Date of Award

2014

Publication Type

Master Thesis

Degree Name

M.A.

Department

English Language, Literature, and Creative Writing

Keywords

Language, literature and linguistics, Diaspora, Guyanese, Poetry, Queer poetry

Supervisor

Markotic, Nicole

Rights

info:eu-repo/semantics/openAccess

Abstract

"The Greatest Films" is a poetry manuscript accompanied by a critical essay that explores Indo-Guyanese-Canadian subjectivity in the late 1970s. The poems address themes of cultural hybridity as they are fomented through passages between real and imagined homelands and hostlands. The manuscript employs disjunctive poetic techniques that exteriorize histories of Indo-Guyanese-Canadian cultural and ethnic dispersal and encampment.
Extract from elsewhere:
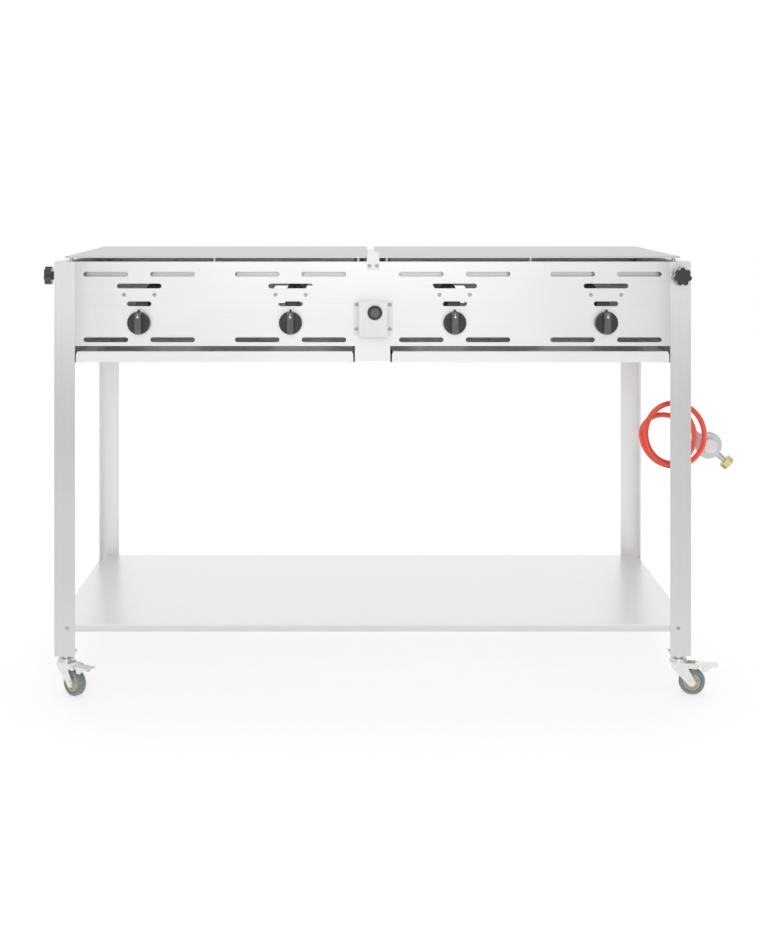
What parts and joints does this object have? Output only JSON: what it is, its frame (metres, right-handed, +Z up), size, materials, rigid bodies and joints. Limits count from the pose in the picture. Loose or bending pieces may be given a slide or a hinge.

While by no means an exhaustive list of sources, "The Greatest Films" assembles poems from timelines, cinematic language, letters, lyrical flourishes, oral histories, and world literature. "The Greatest Films" revivifies these sources into repeating lines of verse that pulls readers back-and-forth from the left to right margin with tentative stops in the centre of the page. Regardless of which direction the poems pull readers towards, what always awaits them is an encounter with the residual nostalgia for 'origins' activated by narrative fragments of embroidered ancestral memory before --and distant from--Guyana and Canada.